17 blocks, 360 units per block, 1,000  sq. ft.  (93 m2) per unit

 Six blocks at 66,666 sq. ft. (6,193 m2) per block

Six blocks at 133,333 sq. ft. (12,387 m2) per block

Waste collected

Dry recyclables, organic waste and packaging

Dry recyclables, organic waste and packaging

Dry recyclables, organic waste and packaging

Waste generation frequency

Seven days a week, source separated

Seven days a week, excludes cardboard

Five days a week (Monday – Friday)


Results that speak for themselves

The findings revealed that Envac’s ability to transport waste to one centralised collection station using airflow, when compared with conventional waste collection methods, reduced:

  • Idling time by 98 per cent
  • Mileage by 75 per cent
  • Fine particulate matter (grams) by 93 per cent
  • Nitrous oxide emissions (kilograms) by 91 per cent
  • Carbon emissions (metric tons) by 91 per cent


The northeast American study has revealed results that will have no doubt lit the touch paper for a dramatic shift in thinking around how, in the 21st century, waste is handled and collected.

This, against the backdrop of a modern world whereby population growth continues to rise and municipal solid waste generation levels are expected to double by 2025 (www.worldbank.org), provides a compelling reason for developments to consider - if not embrace - a technology that leads to dramatically cleaner environments, reduces the operational cost of waste collection and removes the presence of overfull bins.

And yet the findings from the RTS study do not come as a surprise to many but merely support the feasibility studies and in-house research that Envac carried out prior to the installation of each of its 800 systems around the world.

A Scandinavian approach, the Wembley Way

Stora Ursvik, a new mixed urban area in Stockholm that comprises 3,488 apartments, office and retail space totalling 135,000 m2 (1,453,127 sq ft) and one school, is not the product of data projection and analysis but a real development with proven tangible benefits as a direct result of its decision to make Envac a pivotal component of its waste strategy.

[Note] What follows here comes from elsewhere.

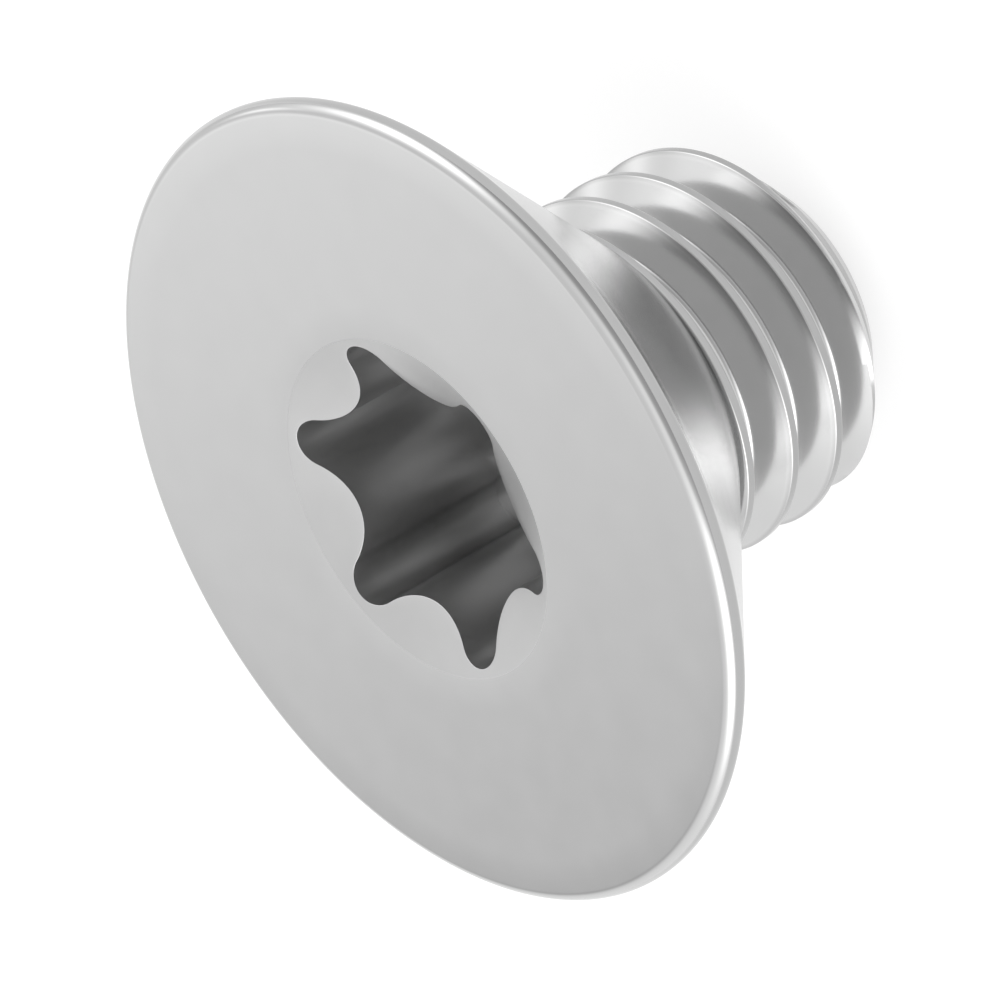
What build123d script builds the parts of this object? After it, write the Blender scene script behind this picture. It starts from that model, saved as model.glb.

The number of annual lorry miles attributable to waste collection in Stora Ursvik using conventional waste collection practices amounted to 1,790 miles (2,881 km), which translates as 4,238 hours that polluting industrial vehicles spent on manual collection rounds. The same area, using an underground waste transportation system, generated a total of 155 lorry miles (249 km) per year and 213 hours spent on site.

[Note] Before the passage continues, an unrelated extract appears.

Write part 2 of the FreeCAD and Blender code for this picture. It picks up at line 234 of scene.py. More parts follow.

Similarly, the UK’s first Envac installation in Wembley Park, London, an 85-acre (34 ha) development that can now collect the waste of 10,000 homes in a matter of minutes, also demonstrates the system’s value in reducing vehicle movements. Through Envac, vehicle movements and the associated carbon emissions have been reduced by 90 per cent. On completion of the development, it is expected that 400 tonnes of carbon emissions will be removed each year from the local environment.

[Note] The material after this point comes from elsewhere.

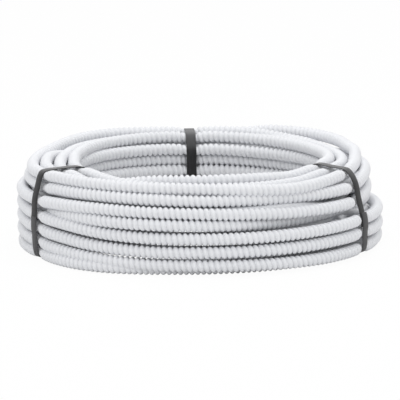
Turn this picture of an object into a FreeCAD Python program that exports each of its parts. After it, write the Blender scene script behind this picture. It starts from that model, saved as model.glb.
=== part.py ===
"""A strapped coil of ribbed flexible conduit, lying flat on its three straps.

The conduit is wound in level rows round an open eye, and three flat plastic
straps hold the turns together.  The winding is one turned solid that shows its
turns on every side.  The conduit's two ends are modelled for themselves: each
lies in a channel between two rows and ends in an open bore, and followed back
it moves over by one place in half a turn.

Millimetres, +Z up.  The coil's axis is Z, the side seen first is -Y, and the
undersides of the straps lie at z = 0.
"""
import FreeCAD
import Part

import math
import os

from FreeCAD import Vector

# The conduit itself
TUBE_OD = 16.0            # over the ribs
TUBE_BORE = 10.7          # clear inside, under the ribs
TURN_SPACING = 15.7       # between touching turns: the ribs nest a little
TURN_SIDES = 8            # flats that stand for one round turn of the winding

# The winding
COIL_OD = 437.0           # over the widest rows
TURNS_PER_ROW = 4
ROW_SETBACKS = (0.0, 0.0, 0.0, 0.0, 0.0, 6.5, 13.0)     # from the bottom row up

# The free ends.  Row 0 is the bottom row, place 0 is the outermost of its row,
# and azimuths are in degrees.  The end points the given way round, +1 being
# anticlockwise from above.
FREE_ENDS = (
    {"row": 3, "place": 0, "deeper": 1, "azimuth": 62.0, "points": -1, "level_arc": 180.0},
    {"row": 1, "place": 3, "deeper": 2, "azimuth": 235.0, "points": 1, "level_arc": 60.0},
)
RISER_ARC = 180.0         # half a turn, in which an end moves over by one place
ROUND_END = 30.0          # length of the end that is round in section
BORE_DEPTH = 20.0
CHANNEL_CLEARANCE = 0.1   # between a free end and the rows beside it

# The straps
STRAP_WIDTH = 12.0
STRAP_THICKNESS = 0.7
STRAP_CLEARANCE = 0.15
STRAP_AZIMUTHS = {"strap_back": 93.6, "strap_left": 206.0, "strap_right": 334.0}
LAP_LENGTH = 16.0         # the welded overlap of a strap's two ends
LAP_HEIGHT = 45.0         # its middle, above the floor
LAP_OFFSET = 1.8          # how far the upper layer lies to one side

AXIS = Vector(0, 0, 1)
ORIGIN = Vector(0, 0, 0)
TUBE_RADIUS = TUBE_OD / 2
SIDE_ANGLE = 2 * math.pi / TURN_SIDES
# A turn of flat sides keeps the area of the round one.
CORNER_RADIUS = TUBE_RADIUS * math.sqrt(SIDE_ANGLE / math.sin(SIDE_ANGLE))
FLAT_RADIUS = CORNER_RADIUS * math.cos(SIDE_ANGLE / 2)
HALF_FLAT = CORNER_RADIUS * math.sin(SIDE_ANGLE / 2)
CHANNEL_HALF = TUBE_RADIUS + CHANNEL_CLEARANCE
CHANNEL_DEPTH = TURN_SPACING + FLAT_RADIUS
TOP_ROW = len(ROW_SETBACKS) - 1
LAST_PLACE = TURNS_PER_ROW - 1


def row_height(row):
    """Height of a row's middle.  A row that steps inwards sinks between the turns below."""
    height = STRAP_THICKNESS + STRAP_CLEARANCE + CORNER_RADIUS
    for below, above in zip(ROW_SETBACKS[:row], ROW_SETBACKS[1:row + 1]):
        height += math.sqrt(TURN_SPACING ** 2 - (above - below) ** 2)
    return height


def turn_radius(row, place):
    """Radius of a turn's middle line."""
    return COIL_OD / 2 - FLAT_RADIUS - ROW_SETBACKS[row] - place * TURN_SPACING


def turn_centre(row, place):
    """Middle of a turn in the section: distance from the axis, and height."""
    return turn_radius(row, place), row_height(row)


def outside_turns():
    """The turns that show, anticlockwise round the section from the bottom row's inside."""
    bottom = [(0, place) for place in range(LAST_PLACE, -1, -1)]
    outer = [(row, 0) for row in range(1, TOP_ROW)]
    top = [(TOP_ROW, place) for place in range(TURNS_PER_ROW)]
    inner = [(row, LAST_PLACE) for row in range(TOP_ROW - 1, 0, -1)]
    return bottom + outer + top + inner


def way_between(start, end):
    """Angle of the outward normal on the way from one turn to the next."""
    return math.atan2(start[0] - end[0], end[1] - start[1])


def beside(centre, normal, out, along):
    """A point that lies out along the normal, and along the way round, from a centre."""
    return (centre[0] + out * math.cos(normal) - along * math.sin(normal),
            centre[1] + out * math.sin(normal) + along * math.cos(normal))


def flank(along):
    """How far out a turn's flank lies, at a distance along the way round from its middle."""
    return FLAT_RADIUS - (along - HALF_FLAT) * math.tan(SIDE_ANGLE)


def seldom_seen(row, place):
    """Whether a turn shows only on the underside or on the eye's wall."""
    return row == 0 or (place == LAST_PLACE and row < TOP_ROW)


def crest(centre, normal_in, normal_out, plainer):
    """The corners of a turn that shows, from one crevice to the next.

    A plainer turn has one side fewer, so on a straight stretch it is a ridge.
    """
    bend = (normal_out - normal_in + math.pi) % (2 * math.pi) - math.pi
    sweep = bend + SIDE_ANGLE
    sides = max(1, math.floor(sweep / SIDE_ANGLE))
    if plainer:
        sides -= 1
    if sides == 0:
        return [beside(centre, normal_in + bend / 2, CORNER_RADIUS, 0)]
    first = normal_in - SIDE_ANGLE / 2
    return [beside(centre, first + sweep * side / sides, CORNER_RADIUS, 0)
            for side in range(sides + 1)]


def channel(centre, normal):
    """The channel that a free end lies in, in place of the turn at centre."""
    mouth = flank(TURN_SPACING - CHANNEL_HALF)
    return [beside(centre, normal, out, along)
            for out, along in ((mouth, -CHANNEL_HALF), (-CHANNEL_DEPTH, -CHANNEL_HALF),
                               (-CHANNEL_DEPTH, CHANNEL_HALF), (mouth, CHANNEL_HALF))]


def winding_outline():
    """The section's outline: a crest for each turn that shows, and a crevice between two."""
    turns = outside_turns()
    free = {(end["row"], end["place"]) for end in FREE_ENDS}
    points = []
    for index, turn in enumerate(turns):
        before = turns[index - 1]
        after = turns[(index + 1) % len(turns)]
        centre = turn_centre(*turn)
        normal_in = way_between(turn_centre(*before), centre)
        normal_out = way_between(centre, turn_centre(*after))
        if turn in free:
            points += channel(centre, normal_out)
            continue
        points += crest(centre, normal_in, normal_out, seldom_seen(*turn))
        if after not in free:
            half = math.dist(centre, turn_centre(*after)) / 2
            points.append(beside(centre, normal_out, flank(half), half))
    return points


def turned_winding():
    """The winding without its free ends, turned round the coil's axis."""
    corners = [Vector(x, 0, z) for x, z in winding_outline()]
    outline = Part.makePolygon(corners + corners[:1])
    return Part.Face(outline).revolve(ORIGIN, AXIS, 360)


def channel_section(x, z, normal):
    """The section of a turn that fills its channel, in the XZ plane.

    It has a crest, and its plain back reaches into the winding behind the channel.
    """
    back = -CHANNEL_DEPTH - TUBE_RADIUS
    half = [(FLAT_RADIUS, HALF_FLAT), (flank(CHANNEL_HALF), CHANNEL_HALF), (back, CHANNEL_HALF)]
    around = half + [(out, -along) for out, along in reversed(half)]
    corners = [beside((x, z), normal, out, along) for out, along in around]
    corners = [Vector(across, 0, up) for across, up in corners]
    return Part.Face(Part.makePolygon(corners + corners[:1]))


def round_section(x, z, radius):
    """A round section in the XZ plane."""
    circle = Part.Circle(Vector(x, 0, z), Vector(0, -1, 0), radius)
    return Part.Face(Part.Wire(circle.toShape()))


def ring_part(section, centre, start, arc):
    """A section turned about a vertical axis from one azimuth, over a signed arc, in degrees."""
    moved = section.copy()
    moved.translate(centre)
    ring = moved.revolve(centre, AXIS, abs(arc))
    return ring.rotate(centre, AXIS, min(start, start + arc))


def free_end(row, place, deeper, azimuth, points, level_arc):
    """The solid of a free end, and the bore to cut from it.

    Followed back from its mouth, the conduit lies level in its place, crosses to
    the deeper place on a circle whose centre is shifted, so that the arcs meet
    without a kink, and goes on there until the level stretch covers it.
    """
    radius, height = turn_centre(row, place)
    deep_radius = turn_radius(row, deeper)
    normal = 0 if radius > deep_radius else math.pi
    back = -points
    round_arc = back * math.degrees(ROUND_END / radius)
    pieces = [ring_part(round_section(radius, height, TUBE_RADIUS), ORIGIN, azimuth, round_arc),
              ring_part(channel_section(radius, height, normal), ORIGIN, azimuth + round_arc,
                        back * level_arc - round_arc)]

    joint = azimuth + back * level_arc
    shift = (radius - deep_radius) / 2
    centre = Vector(shift * math.cos(math.radians(joint)), shift * math.sin(math.radians(joint)), 0)
    riser = channel_section((radius + deep_radius) / 2, height, normal)
    pieces.append(ring_part(riser, centre, joint, back * RISER_ARC))

    deep_arc = back * (360 - level_arc - RISER_ARC) + 2 * round_arc
    pieces.append(ring_part(channel_section(deep_radius, height, normal), ORIGIN,
                            joint + back * RISER_ARC, deep_arc))

    angle = math.radians(azimuth)
    mouth = Vector(radius * math.cos(angle), radius * math.sin(angle), height)
    inwards = Vector(-back * math.sin(angle), back * math.cos(angle), 0)
    bore = Part.makeCylinder(TUBE_BORE / 2, BORE_DEPTH, mouth, inwards)
    return pieces[0].fuse(pieces[1:]), bore


def conduit_coil():
    """The whole conduit: the turned winding with its two free ends."""
    ends = [free_end(**end) for end in FREE_ENDS]
    coil = turned_winding().fuse([solid for solid, bore in ends])
    return coil.cut([bore for solid, bore in ends])


def turn_way(a, b, c):
    """Positive where the path a, b, c turns left."""
    return (b[0] - a[0]) * (c[1] - b[1]) - (b[1] - a[1]) * (c[0] - b[0])


def hull(points):
    """The outer corners of a set of points, anticlockwise."""
    def half(ordered):
        chain = []
        for point in ordered:
            while len(chain) > 1 and turn_way(chain[-2], chain[-1], point) <= 1e-6:
                chain.pop()
            chain.append(point)
        return chain[:-1]

    ordered = sorted(points)
    return half(ordered) + half(ordered[::-1])


def pulled_tight(corners, offset):
    """The closed outline of a band pulled tight round the corners, at an offset."""
    outline = []
    for index, corner in enumerate(corners):
        normal_in = way_between(corners[index - 1], corner)
        normal_out = way_between(corner, corners[(index + 1) % len(corners)])
        half_bend = (normal_out - normal_in) % (2 * math.pi) / 2
        across, up = beside(corner, normal_in + half_bend, offset / math.cos(half_bend), 0)
        outline.append(Vector(across, 0, up))
    return Part.Face(Part.makePolygon(outline + outline[:1]))


def strap(azimuth):
    """A flat band pulled tight round the winding, with the lap of its ends on the outside."""
    corners = hull(winding_outline())
    outside = STRAP_CLEARANCE + STRAP_THICKNESS
    band = pulled_tight(corners, outside).cut(pulled_tight(corners, STRAP_CLEARANCE))
    band = band.extrude(Vector(0, STRAP_WIDTH, 0))
    lap = Part.makeBox(STRAP_THICKNESS, STRAP_WIDTH, LAP_LENGTH)
    lap.translate(Vector(COIL_OD / 2 + outside, LAP_OFFSET, LAP_HEIGHT - LAP_LENGTH / 2))
    band = band.fuse(lap).removeSplitter()
    band.translate(Vector(0, -STRAP_WIDTH / 2, 0))
    return band.rotate(ORIGIN, AXIS, azimuth)


def main():
    """Write one STEP file for each piece."""
    os.makedirs("parts", exist_ok=True)
    pieces = {"conduit_coil": conduit_coil()}
    for name, azimuth in STRAP_AZIMUTHS.items():
        pieces[name] = strap(azimuth)
    for name, shape in pieces.items():
        solid = shape.Solids[0] if len(shape.Solids) == 1 else shape
        solid.exportStep("parts/" + name + ".step")
        box = solid.optimalBoundingBox()
        print(name, "solids", len(shape.Solids), "valid", shape.isValid(),
              "volume", round(shape.Volume), "faces", len(shape.Faces),
              "box", [round(value, 2) for value in
                      (box.XMin, box.YMin, box.ZMin, box.XMax, box.YMax, box.ZMax)])


main()
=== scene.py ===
# %% [markdown]
# # A strapped coil of ribbed conduit
#
# The coil is one long, thin-walled plastic tube with a rib that winds round it
# like a screw thread.  It lies in rows round an open eye, and three plastic
# straps hold it.  The frame gives the coil's box and the straps' places.  This
# notebook winds the tube turn by turn, cuts the ribs into it as real shape, and
# pulls the straps tight over what it wound.

# %% Load the frame
import math

import bpy
import numpy as np
from mathutils import Matrix, Vector


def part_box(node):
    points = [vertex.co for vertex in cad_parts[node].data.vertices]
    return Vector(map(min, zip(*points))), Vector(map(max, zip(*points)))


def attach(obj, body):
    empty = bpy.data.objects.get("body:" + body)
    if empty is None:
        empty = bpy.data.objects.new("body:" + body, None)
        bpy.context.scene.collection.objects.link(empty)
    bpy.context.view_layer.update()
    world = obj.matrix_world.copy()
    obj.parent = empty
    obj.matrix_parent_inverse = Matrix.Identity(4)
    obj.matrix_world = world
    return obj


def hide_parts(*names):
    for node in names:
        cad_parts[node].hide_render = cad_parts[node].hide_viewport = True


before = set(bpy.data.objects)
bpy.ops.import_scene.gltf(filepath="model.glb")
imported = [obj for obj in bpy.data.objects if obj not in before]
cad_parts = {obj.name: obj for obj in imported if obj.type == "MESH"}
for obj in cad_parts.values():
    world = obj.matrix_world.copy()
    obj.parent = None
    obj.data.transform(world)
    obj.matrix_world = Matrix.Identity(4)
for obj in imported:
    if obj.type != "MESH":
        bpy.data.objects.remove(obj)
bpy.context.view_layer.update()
coil_low, coil_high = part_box("conduit_coil")
print("coil from", tuple(coil_low), "to", tuple(coil_high))

# %% [markdown]
# ## The camera
#
# The photograph was taken from far away with a long lens, a little above the
# coil, so near and far turns are almost equally large.  A short lens close by
# would spread the front rows too much.  The aim point, the height angle and a
# small roll were found from the coil's outline.

# %% Place the camera
CAMERA_DISTANCE = 6.0
CAMERA_ELEVATION = math.radians(10.1)
CAMERA_ROLL = math.radians(-0.6)
AIM = Vector((0.0, 0.0, 0.0524))
PIXELS_PER_METRE = 840.0
IMAGE_WIDTH = 400
SENSOR_WIDTH = 36.0
CLIP_END = 50.0


def place_camera():
    """A long lens on the -Y side that frames the coil as the photograph does."""
    bpy.ops.object.select_all(action="DESELECT")
    bpy.ops.object.camera_add()
    camera = bpy.context.object
    camera.name = "camera"
    back = Vector((0, -math.cos(CAMERA_ELEVATION), math.sin(CAMERA_ELEVATION)))
    upright = (-back).to_track_quat("-Z", "Y").to_matrix().to_4x4()
    roll = Matrix.Rotation(CAMERA_ROLL, 4, "Z")
    camera.matrix_world = Matrix.Translation(AIM + back * CAMERA_DISTANCE) @ upright @ roll
    camera.data.sensor_width = SENSOR_WIDTH
    camera.data.lens = SENSOR_WIDTH * PIXELS_PER_METRE * CAMERA_DISTANCE / IMAGE_WIDTH
    camera.data.clip_end = CLIP_END
    bpy.context.scene.camera = camera
    return camera


camera = place_camera()
print("lens", round(camera.data.lens), "mm")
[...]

Avoiding the waste collection roundabout

The technology to enable waste to play a proactive role in shaping communities is available and the results are unequivocally positive. And as urban areas become denser, waste generation becomes greater and traffic vehicle movements increase even further, municipalities around the world run the risk of releasing even more waste collection-related pollutants into the local environments at the detriment to those who either live or work there.

However we no longer need to go round in circles when it comes to waste by opting for the familiar, traditional approach to collection. The road ahead is clear and filled with opportunity, but only if we break the cycle, move forwards and embrace new technologies.